The early treatises on metric calculations propagated not only decimal arithmetic, including the concept of place, but also the idea of significant figures and the operation of rounding off. An Exposition abrégée du nouveau système , published in the provinces in 1802 or 1803, may stand for the genre. It explains that the many decimals generated during conversion are artifacts of multiplication and division, and demands that they be dropped from the final answer. Rounding off, says Rondelet, in his belated account of metric computations, is essential to the new system. Rounding off might in practice mean only rounding up, as readers of an Arithmétique pratique of 1800, which recommends changing 0.7411440 to 0.75, learned to do; a practice that would favor shopkeepers, who could round up each of their many small transactions.

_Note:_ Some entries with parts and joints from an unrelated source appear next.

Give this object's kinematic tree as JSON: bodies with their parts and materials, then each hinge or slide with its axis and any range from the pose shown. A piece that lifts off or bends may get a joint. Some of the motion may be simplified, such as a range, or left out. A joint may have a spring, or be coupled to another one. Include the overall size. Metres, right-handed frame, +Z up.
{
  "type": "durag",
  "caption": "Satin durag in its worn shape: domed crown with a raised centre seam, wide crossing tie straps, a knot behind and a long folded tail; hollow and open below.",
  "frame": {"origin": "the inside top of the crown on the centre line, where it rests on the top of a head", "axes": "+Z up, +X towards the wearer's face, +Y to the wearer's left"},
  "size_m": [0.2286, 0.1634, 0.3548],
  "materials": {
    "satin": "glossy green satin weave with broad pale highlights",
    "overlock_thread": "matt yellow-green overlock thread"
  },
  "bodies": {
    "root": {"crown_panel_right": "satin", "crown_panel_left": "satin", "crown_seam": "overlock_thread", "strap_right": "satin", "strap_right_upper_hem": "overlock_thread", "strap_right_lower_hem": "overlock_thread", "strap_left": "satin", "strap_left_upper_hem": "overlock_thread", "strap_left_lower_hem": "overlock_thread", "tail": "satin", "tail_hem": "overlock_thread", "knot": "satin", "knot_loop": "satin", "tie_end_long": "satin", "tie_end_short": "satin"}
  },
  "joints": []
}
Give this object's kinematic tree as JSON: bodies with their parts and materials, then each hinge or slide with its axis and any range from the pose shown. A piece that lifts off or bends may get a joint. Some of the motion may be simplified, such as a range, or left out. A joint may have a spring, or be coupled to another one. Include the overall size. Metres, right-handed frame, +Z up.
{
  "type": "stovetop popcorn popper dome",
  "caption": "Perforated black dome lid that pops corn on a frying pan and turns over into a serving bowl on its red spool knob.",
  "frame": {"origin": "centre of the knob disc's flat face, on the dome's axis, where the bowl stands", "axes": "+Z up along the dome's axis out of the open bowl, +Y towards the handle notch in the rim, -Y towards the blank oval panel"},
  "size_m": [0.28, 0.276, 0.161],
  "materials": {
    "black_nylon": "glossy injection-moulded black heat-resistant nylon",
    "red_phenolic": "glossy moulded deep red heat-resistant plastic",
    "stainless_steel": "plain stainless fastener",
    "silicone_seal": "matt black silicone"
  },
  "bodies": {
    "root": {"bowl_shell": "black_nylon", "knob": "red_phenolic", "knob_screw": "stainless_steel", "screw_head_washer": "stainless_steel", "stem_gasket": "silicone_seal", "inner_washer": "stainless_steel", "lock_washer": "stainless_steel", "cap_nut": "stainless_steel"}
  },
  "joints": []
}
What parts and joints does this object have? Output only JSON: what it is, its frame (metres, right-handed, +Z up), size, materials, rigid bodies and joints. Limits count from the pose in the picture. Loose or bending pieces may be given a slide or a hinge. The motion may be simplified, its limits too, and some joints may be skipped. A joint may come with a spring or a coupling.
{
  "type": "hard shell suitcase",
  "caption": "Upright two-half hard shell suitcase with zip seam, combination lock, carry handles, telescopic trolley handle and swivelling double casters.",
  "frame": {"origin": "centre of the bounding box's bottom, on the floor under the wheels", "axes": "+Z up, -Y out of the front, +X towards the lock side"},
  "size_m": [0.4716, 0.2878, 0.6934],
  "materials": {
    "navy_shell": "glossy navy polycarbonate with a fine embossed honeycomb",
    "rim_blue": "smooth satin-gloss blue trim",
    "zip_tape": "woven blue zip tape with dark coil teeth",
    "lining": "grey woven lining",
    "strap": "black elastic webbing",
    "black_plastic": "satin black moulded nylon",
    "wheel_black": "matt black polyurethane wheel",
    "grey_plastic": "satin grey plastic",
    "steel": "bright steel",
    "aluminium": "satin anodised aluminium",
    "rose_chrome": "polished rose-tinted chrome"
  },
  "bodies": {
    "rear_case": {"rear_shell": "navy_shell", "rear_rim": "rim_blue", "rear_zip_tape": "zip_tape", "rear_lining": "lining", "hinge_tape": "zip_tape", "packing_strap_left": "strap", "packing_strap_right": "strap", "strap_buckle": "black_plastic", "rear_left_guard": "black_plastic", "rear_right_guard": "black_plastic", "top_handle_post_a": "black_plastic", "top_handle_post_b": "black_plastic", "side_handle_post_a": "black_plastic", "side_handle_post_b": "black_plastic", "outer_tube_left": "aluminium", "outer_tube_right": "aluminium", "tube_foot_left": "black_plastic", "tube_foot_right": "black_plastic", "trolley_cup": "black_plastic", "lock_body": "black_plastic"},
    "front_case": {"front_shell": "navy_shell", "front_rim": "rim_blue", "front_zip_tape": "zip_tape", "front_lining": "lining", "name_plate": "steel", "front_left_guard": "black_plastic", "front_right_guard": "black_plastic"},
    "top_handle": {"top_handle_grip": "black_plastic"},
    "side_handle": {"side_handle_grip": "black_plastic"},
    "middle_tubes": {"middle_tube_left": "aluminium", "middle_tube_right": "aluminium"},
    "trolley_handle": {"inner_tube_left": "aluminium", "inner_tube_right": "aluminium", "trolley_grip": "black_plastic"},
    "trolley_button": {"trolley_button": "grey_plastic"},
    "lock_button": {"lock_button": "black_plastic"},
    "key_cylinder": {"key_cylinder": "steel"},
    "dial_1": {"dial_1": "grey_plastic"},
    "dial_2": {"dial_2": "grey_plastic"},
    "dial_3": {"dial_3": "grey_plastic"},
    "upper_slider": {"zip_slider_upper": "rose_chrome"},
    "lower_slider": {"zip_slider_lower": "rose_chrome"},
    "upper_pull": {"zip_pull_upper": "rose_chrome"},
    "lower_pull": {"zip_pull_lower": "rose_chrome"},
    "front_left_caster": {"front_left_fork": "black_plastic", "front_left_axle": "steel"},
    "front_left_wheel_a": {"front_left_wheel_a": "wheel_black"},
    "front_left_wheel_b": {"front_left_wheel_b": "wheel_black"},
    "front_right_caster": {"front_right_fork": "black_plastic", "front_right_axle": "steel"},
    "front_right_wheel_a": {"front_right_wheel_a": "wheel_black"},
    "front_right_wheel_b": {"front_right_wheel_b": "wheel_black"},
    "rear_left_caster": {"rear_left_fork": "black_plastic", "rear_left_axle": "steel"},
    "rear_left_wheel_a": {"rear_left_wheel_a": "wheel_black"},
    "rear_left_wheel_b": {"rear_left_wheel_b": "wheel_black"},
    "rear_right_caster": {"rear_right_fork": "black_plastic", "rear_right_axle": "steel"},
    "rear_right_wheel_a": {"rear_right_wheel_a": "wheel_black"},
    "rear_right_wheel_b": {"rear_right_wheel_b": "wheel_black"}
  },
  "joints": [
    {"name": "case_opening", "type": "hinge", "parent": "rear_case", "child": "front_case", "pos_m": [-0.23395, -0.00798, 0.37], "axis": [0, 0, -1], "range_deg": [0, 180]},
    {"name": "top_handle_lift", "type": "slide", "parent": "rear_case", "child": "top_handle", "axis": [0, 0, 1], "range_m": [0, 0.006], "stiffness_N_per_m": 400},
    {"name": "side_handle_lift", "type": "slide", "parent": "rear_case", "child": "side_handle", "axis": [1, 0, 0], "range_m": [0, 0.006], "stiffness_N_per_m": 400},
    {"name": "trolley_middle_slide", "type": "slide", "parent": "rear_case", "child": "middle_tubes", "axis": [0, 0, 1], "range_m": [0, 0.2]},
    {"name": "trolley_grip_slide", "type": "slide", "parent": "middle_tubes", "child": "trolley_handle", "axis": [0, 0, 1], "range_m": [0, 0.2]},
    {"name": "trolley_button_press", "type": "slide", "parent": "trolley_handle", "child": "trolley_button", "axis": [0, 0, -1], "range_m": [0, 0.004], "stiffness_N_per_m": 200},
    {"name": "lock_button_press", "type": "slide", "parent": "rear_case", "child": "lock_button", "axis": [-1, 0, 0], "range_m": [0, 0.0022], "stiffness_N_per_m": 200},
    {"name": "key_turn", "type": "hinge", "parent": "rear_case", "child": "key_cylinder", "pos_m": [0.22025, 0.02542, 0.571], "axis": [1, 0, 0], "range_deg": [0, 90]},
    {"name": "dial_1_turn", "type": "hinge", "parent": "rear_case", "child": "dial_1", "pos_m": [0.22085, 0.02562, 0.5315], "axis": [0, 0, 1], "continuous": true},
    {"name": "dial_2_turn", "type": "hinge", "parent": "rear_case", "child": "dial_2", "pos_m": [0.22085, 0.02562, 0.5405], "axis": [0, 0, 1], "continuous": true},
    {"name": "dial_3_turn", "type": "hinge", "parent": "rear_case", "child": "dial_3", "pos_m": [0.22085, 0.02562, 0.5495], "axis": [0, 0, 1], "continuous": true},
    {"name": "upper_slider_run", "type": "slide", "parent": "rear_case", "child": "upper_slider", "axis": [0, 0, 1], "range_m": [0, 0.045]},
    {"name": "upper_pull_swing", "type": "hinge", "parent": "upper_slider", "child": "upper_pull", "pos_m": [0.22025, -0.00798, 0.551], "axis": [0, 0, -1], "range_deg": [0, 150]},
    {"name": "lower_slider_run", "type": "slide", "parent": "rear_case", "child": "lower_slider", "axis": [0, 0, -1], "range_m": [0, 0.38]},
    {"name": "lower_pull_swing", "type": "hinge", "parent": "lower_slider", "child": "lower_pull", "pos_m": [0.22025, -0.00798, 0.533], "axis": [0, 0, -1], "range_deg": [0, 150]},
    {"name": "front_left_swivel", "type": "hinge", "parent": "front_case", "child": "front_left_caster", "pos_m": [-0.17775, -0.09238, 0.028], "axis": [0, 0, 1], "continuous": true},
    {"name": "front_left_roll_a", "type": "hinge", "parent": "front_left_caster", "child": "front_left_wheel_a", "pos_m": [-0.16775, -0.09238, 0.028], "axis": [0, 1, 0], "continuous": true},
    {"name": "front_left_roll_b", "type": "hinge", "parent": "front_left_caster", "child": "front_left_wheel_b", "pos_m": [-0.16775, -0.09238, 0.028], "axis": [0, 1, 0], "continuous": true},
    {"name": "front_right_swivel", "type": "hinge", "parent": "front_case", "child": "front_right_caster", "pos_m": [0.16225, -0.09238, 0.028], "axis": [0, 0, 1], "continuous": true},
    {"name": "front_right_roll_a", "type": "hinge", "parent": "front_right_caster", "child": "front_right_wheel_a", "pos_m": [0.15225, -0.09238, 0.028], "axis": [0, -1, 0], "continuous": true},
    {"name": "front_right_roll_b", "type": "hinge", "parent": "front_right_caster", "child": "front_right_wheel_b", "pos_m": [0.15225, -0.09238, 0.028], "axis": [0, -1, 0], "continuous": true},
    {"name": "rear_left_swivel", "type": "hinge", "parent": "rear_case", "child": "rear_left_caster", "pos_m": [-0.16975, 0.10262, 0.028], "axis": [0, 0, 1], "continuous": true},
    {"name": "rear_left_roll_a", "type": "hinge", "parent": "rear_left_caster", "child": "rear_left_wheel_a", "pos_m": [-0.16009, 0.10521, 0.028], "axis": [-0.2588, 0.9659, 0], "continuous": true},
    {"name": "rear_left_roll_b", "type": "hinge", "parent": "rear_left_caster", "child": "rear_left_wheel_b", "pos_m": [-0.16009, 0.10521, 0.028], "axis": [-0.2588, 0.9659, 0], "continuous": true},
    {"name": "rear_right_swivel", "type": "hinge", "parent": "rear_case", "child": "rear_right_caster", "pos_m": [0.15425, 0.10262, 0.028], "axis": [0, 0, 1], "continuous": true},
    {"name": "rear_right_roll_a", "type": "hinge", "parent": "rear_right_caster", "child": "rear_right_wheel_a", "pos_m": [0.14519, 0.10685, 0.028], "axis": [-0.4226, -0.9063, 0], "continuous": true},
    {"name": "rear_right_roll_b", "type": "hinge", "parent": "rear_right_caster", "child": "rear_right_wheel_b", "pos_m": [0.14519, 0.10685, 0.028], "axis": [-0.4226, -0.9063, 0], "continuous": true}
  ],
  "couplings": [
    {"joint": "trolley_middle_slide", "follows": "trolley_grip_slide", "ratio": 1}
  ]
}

Even arithmetic may have its social bias. The utility of metric conversions in teaching numeracy
appears further from popular textbooks of arithmetic that use such computations as exercises. This practice persisted long after the universal adoption of the metric system in France.
According to the president of the Paris Agricultural Society, the great majority of people who could read and write in 1810 knew nothing more of arithmetic than addition and subtraction. He had a prescription for correcting this innumeracy and a vision of the happy consequences. "If decimal calculations could be introduced into primary schools along with the use of the new measures, not only would the housewife be able to make all the computations she requires, but also the worker could measure without difficulty and, by adding the use of the rule and compass for tracing geometrical figures,he would be able to draw all his plans himself, and the farmer would have no problem with surveying." This grand project has been realized in large measure. The male academic and quantitative spirit of the late Enlightenment found a fertile if capricious partner in La belle Marianne , the spirit of revolutionary France.